Write out every entry exactly as it stands.

--- Start ---

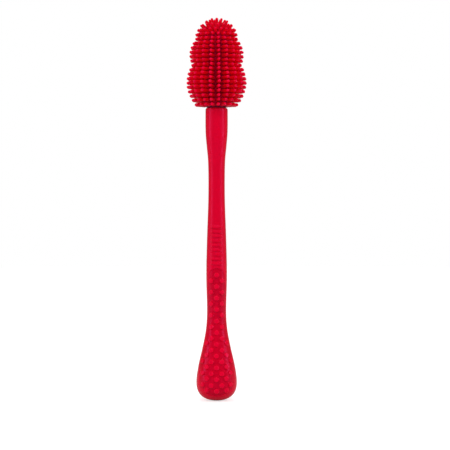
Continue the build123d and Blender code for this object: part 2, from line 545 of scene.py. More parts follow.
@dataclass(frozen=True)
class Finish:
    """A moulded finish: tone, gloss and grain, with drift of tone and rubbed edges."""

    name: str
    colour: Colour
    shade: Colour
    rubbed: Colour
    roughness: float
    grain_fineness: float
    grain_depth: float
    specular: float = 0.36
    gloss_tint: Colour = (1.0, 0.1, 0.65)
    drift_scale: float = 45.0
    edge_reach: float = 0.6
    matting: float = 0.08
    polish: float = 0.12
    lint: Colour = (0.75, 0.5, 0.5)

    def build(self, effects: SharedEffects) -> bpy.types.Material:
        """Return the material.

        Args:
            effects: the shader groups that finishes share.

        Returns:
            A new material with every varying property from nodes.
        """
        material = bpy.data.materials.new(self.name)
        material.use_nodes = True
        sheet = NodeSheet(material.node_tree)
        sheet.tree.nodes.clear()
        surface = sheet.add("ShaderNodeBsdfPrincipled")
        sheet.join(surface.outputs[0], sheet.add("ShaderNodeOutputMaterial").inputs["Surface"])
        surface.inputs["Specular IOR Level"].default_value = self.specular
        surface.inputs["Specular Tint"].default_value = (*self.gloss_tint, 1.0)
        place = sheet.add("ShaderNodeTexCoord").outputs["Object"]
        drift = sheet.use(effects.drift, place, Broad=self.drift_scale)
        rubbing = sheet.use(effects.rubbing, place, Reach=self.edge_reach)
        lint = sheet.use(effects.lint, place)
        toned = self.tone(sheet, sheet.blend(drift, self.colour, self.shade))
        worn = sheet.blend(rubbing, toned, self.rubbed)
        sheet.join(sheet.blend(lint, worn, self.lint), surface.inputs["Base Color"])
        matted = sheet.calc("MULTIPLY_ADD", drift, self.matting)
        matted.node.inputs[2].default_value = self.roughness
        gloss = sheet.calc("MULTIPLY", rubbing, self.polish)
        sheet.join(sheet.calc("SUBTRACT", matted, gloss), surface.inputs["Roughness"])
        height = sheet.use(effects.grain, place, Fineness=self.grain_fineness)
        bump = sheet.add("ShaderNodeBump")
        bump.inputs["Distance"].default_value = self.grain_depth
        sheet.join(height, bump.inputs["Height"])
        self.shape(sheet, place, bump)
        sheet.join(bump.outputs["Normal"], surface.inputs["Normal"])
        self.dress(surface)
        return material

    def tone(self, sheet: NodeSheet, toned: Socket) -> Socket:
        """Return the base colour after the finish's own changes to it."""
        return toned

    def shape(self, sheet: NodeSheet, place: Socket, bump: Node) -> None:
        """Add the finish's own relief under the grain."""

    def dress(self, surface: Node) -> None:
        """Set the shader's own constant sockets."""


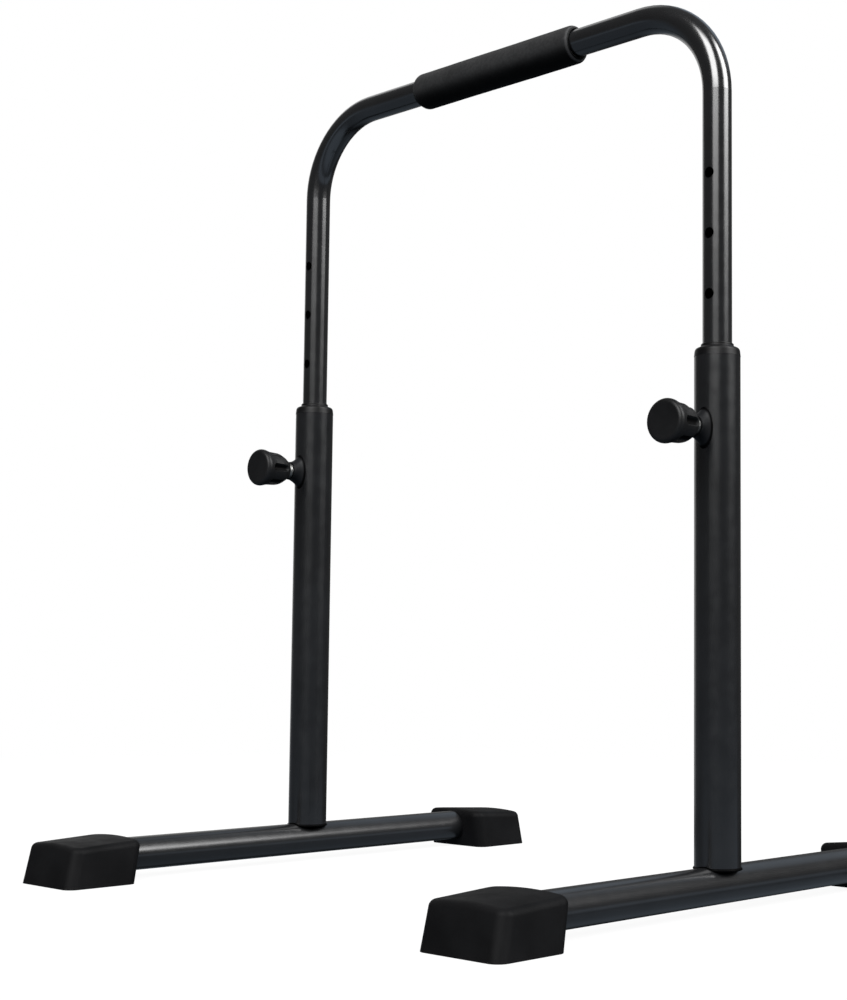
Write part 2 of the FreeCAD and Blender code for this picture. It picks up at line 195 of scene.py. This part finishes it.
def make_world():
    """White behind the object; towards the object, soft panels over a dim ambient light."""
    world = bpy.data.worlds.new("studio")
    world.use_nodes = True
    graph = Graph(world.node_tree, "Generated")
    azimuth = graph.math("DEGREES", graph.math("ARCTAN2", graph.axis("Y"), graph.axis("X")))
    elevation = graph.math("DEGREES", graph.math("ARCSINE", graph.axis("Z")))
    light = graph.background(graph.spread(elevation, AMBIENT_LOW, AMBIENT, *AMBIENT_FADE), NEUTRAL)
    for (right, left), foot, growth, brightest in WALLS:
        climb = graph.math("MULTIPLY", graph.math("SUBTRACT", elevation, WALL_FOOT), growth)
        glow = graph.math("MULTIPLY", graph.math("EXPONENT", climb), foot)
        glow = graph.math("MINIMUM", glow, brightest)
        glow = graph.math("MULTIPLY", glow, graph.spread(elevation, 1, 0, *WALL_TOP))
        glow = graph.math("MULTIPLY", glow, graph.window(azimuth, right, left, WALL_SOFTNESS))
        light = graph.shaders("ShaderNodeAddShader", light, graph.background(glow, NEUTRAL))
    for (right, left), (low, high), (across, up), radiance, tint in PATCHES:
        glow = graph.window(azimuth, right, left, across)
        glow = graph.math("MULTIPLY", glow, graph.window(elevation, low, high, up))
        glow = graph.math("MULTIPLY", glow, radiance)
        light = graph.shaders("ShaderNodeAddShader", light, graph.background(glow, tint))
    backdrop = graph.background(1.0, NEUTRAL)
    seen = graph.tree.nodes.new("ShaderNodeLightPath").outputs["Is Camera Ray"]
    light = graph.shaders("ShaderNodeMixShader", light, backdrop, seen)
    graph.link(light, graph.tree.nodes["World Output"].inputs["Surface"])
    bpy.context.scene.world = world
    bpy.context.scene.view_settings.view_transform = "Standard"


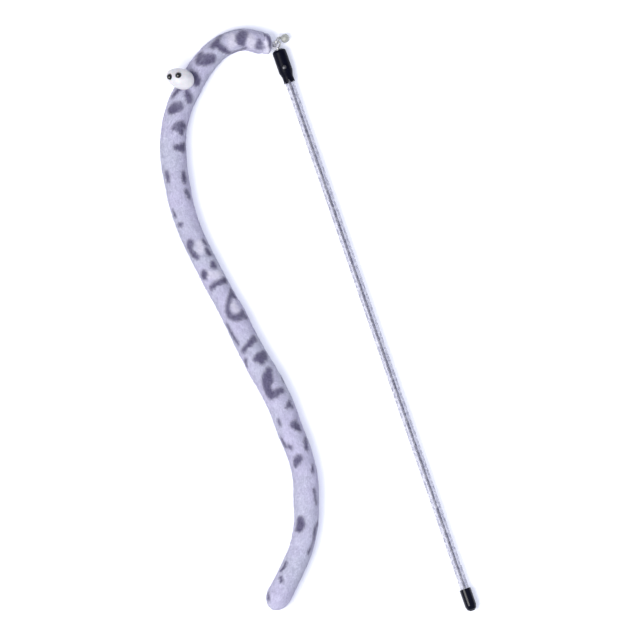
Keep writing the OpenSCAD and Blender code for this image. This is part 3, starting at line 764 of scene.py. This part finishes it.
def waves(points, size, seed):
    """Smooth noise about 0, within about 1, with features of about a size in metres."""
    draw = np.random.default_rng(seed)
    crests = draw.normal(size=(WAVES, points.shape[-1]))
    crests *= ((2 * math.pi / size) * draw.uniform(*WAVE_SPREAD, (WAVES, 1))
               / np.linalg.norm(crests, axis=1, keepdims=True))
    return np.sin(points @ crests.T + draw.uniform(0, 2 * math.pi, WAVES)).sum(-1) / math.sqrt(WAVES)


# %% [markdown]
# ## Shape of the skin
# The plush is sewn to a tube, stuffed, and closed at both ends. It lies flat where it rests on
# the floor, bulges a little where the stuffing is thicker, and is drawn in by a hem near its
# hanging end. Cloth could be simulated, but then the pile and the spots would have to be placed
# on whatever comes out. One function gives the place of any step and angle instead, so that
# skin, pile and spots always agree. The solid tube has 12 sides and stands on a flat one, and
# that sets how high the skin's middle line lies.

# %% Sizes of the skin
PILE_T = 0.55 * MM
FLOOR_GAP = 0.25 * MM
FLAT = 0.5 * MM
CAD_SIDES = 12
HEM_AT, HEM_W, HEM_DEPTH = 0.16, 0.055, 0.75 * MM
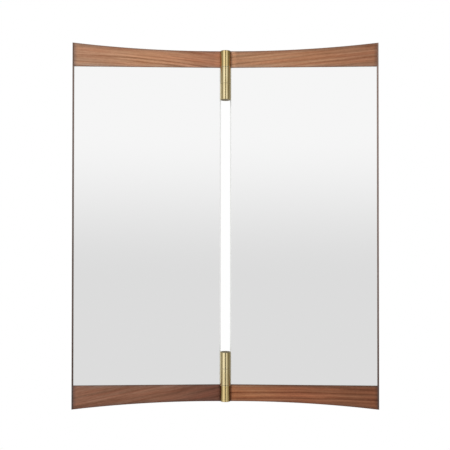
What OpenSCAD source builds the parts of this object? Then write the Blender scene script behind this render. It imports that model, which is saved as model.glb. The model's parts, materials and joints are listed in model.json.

--- End ---

→ Response to the exercise
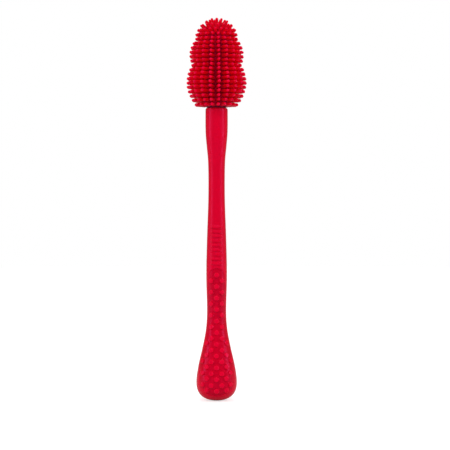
Continue the build123d and Blender code for this object: part 2, from line 545 of scene.py. More parts follow.
@dataclass(frozen=True)
class Finish:
    """A moulded finish: tone, gloss and grain, with drift of tone and rubbed edges."""

    name: str
    colour: Colour
    shade: Colour
    rubbed: Colour
    roughness: float
    grain_fineness: float
    grain_depth: float
    specular: float = 0.36
    gloss_tint: Colour = (1.0, 0.1, 0.65)
    drift_scale: float = 45.0
    edge_reach: float = 0.6
    matting: float = 0.08
    polish: float = 0.12
    lint: Colour = (0.75, 0.5, 0.5)

    def build(self, effects: SharedEffects) -> bpy.types.Material:
        """Return the material.

        Args:
            effects: the shader groups that finishes share.

        Returns:
            A new material with every varying property from nodes.
        """
        material = bpy.data.materials.new(self.name)
        material.use_nodes = True
        sheet = NodeSheet(material.node_tree)
        sheet.tree.nodes.clear()
        surface = sheet.add("ShaderNodeBsdfPrincipled")
        sheet.join(surface.outputs[0], sheet.add("ShaderNodeOutputMaterial").inputs["Surface"])
        surface.inputs["Specular IOR Level"].default_value = self.specular
        surface.inputs["Specular Tint"].default_value = (*self.gloss_tint, 1.0)
        place = sheet.add("ShaderNodeTexCoord").outputs["Object"]
        drift = sheet.use(effects.drift, place, Broad=self.drift_scale)
        rubbing = sheet.use(effects.rubbing, place, Reach=self.edge_reach)
        lint = sheet.use(effects.lint, place)
        toned = self.tone(sheet, sheet.blend(drift, self.colour, self.shade))
        worn = sheet.blend(rubbing, toned, self.rubbed)
        sheet.join(sheet.blend(lint, worn, self.lint), surface.inputs["Base Color"])
        matted = sheet.calc("MULTIPLY_ADD", drift, self.matting)
        matted.node.inputs[2].default_value = self.roughness
        gloss = sheet.calc("MULTIPLY", rubbing, self.polish)
        sheet.join(sheet.calc("SUBTRACT", matted, gloss), surface.inputs["Roughness"])
        height = sheet.use(effects.grain, place, Fineness=self.grain_fineness)
        bump = sheet.add("ShaderNodeBump")
        bump.inputs["Distance"].default_value = self.grain_depth
        sheet.join(height, bump.inputs["Height"])
        self.shape(sheet, place, bump)
        sheet.join(bump.outputs["Normal"], surface.inputs["Normal"])
        self.dress(surface)
        return material

    def tone(self, sheet: NodeSheet, toned: Socket) -> Socket:
        """Return the base colour after the finish's own changes to it."""
        return toned

    def shape(self, sheet: NodeSheet, place: Socket, bump: Node) -> None:
        """Add the finish's own relief under the grain."""

    def dress(self, surface: Node) -> None:
        """Set the shader's own constant sockets."""


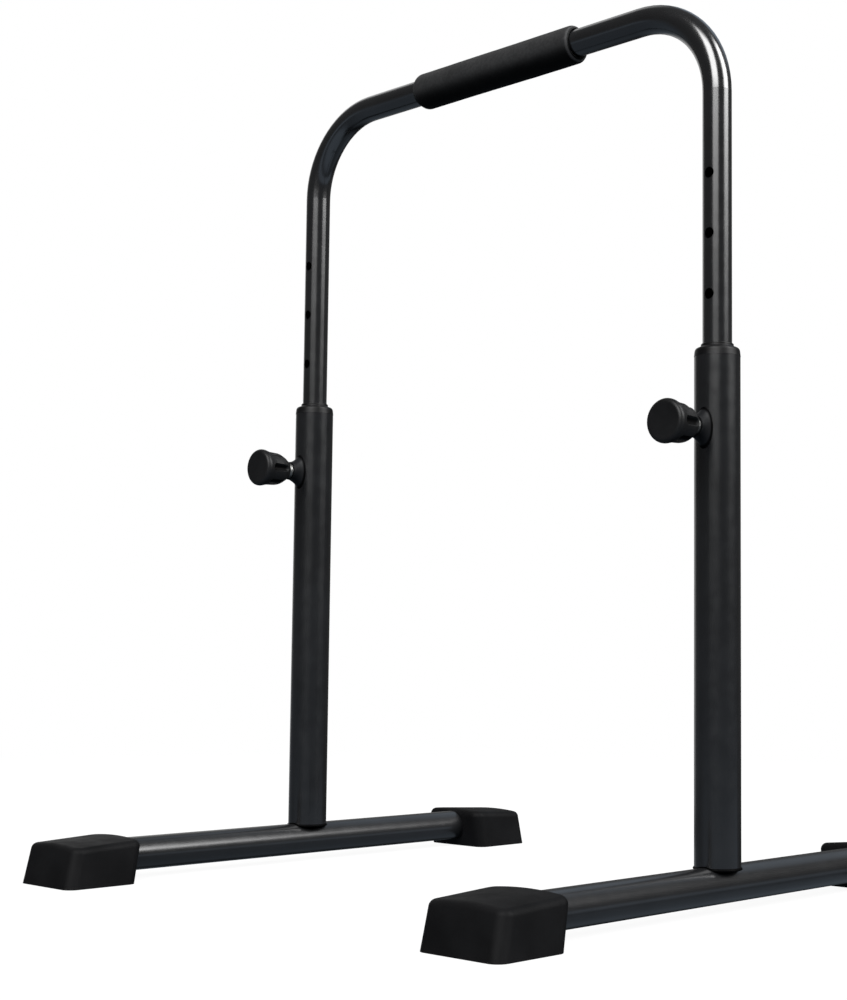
Write part 2 of the FreeCAD and Blender code for this picture. It picks up at line 195 of scene.py. This part finishes it.
def make_world():
    """White behind the object; towards the object, soft panels over a dim ambient light."""
    world = bpy.data.worlds.new("studio")
    world.use_nodes = True
    graph = Graph(world.node_tree, "Generated")
    azimuth = graph.math("DEGREES", graph.math("ARCTAN2", graph.axis("Y"), graph.axis("X")))
    elevation = graph.math("DEGREES", graph.math("ARCSINE", graph.axis("Z")))
    light = graph.background(graph.spread(elevation, AMBIENT_LOW, AMBIENT, *AMBIENT_FADE), NEUTRAL)
    for (right, left), foot, growth, brightest in WALLS:
        climb = graph.math("MULTIPLY", graph.math("SUBTRACT", elevation, WALL_FOOT), growth)
        glow = graph.math("MULTIPLY", graph.math("EXPONENT", climb), foot)
        glow = graph.math("MINIMUM", glow, brightest)
        glow = graph.math("MULTIPLY", glow, graph.spread(elevation, 1, 0, *WALL_TOP))
        glow = graph.math("MULTIPLY", glow, graph.window(azimuth, right, left, WALL_SOFTNESS))
        light = graph.shaders("ShaderNodeAddShader", light, graph.background(glow, NEUTRAL))
    for (right, left), (low, high), (across, up), radiance, tint in PATCHES:
        glow = graph.window(azimuth, right, left, across)
        glow = graph.math("MULTIPLY", glow, graph.window(elevation, low, high, up))
        glow = graph.math("MULTIPLY", glow, radiance)
        light = graph.shaders("ShaderNodeAddShader", light, graph.background(glow, tint))
    backdrop = graph.background(1.0, NEUTRAL)
    seen = graph.tree.nodes.new("ShaderNodeLightPath").outputs["Is Camera Ray"]
    light = graph.shaders("ShaderNodeMixShader", light, backdrop, seen)
    graph.link(light, graph.tree.nodes["World Output"].inputs["Surface"])
    bpy.context.scene.world = world
    bpy.context.scene.view_settings.view_transform = "Standard"


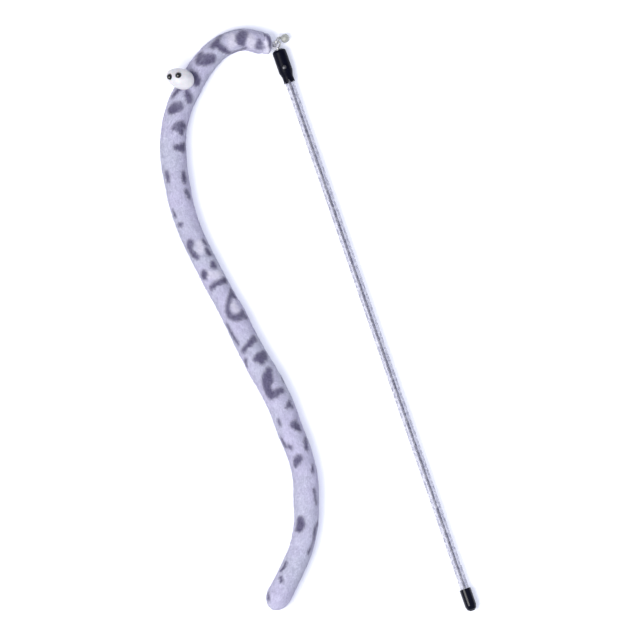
Keep writing the OpenSCAD and Blender code for this image. This is part 3, starting at line 764 of scene.py. This part finishes it.
def waves(points, size, seed):
    """Smooth noise about 0, within about 1, with features of about a size in metres."""
    draw = np.random.default_rng(seed)
    crests = draw.normal(size=(WAVES, points.shape[-1]))
    crests *= ((2 * math.pi / size) * draw.uniform(*WAVE_SPREAD, (WAVES, 1))
               / np.linalg.norm(crests, axis=1, keepdims=True))
    return np.sin(points @ crests.T + draw.uniform(0, 2 * math.pi, WAVES)).sum(-1) / math.sqrt(WAVES)


# %% [markdown]
# ## Shape of the skin
# The plush is sewn to a tube, stuffed, and closed at both ends. It lies flat where it rests on
# the floor, bulges a little where the stuffing is thicker, and is drawn in by a hem near its
# hanging end. Cloth could be simulated, but then the pile and the spots would have to be placed
# on whatever comes out. One function gives the place of any step and angle instead, so that
# skin, pile and spots always agree. The solid tube has 12 sides and stands on a flat one, and
# that sets how high the skin's middle line lies.

# %% Sizes of the skin
PILE_T = 0.55 * MM
FLOOR_GAP = 0.25 * MM
FLAT = 0.5 * MM
CAD_SIDES = 12
HEM_AT, HEM_W, HEM_DEPTH = 0.16, 0.055, 0.75 * MM
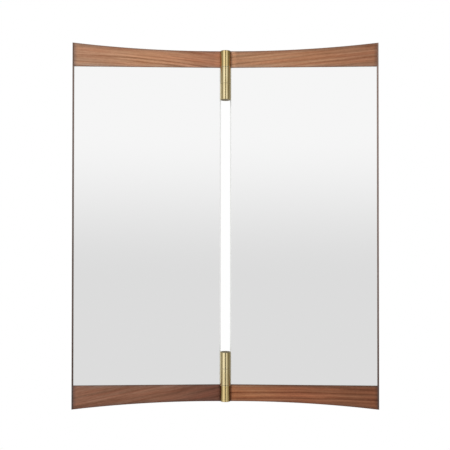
What OpenSCAD source builds the parts of this object? Then write the Blender scene script behind this render. It imports that model, which is saved as model.glb. The model's parts, materials and joints are listed in model.json.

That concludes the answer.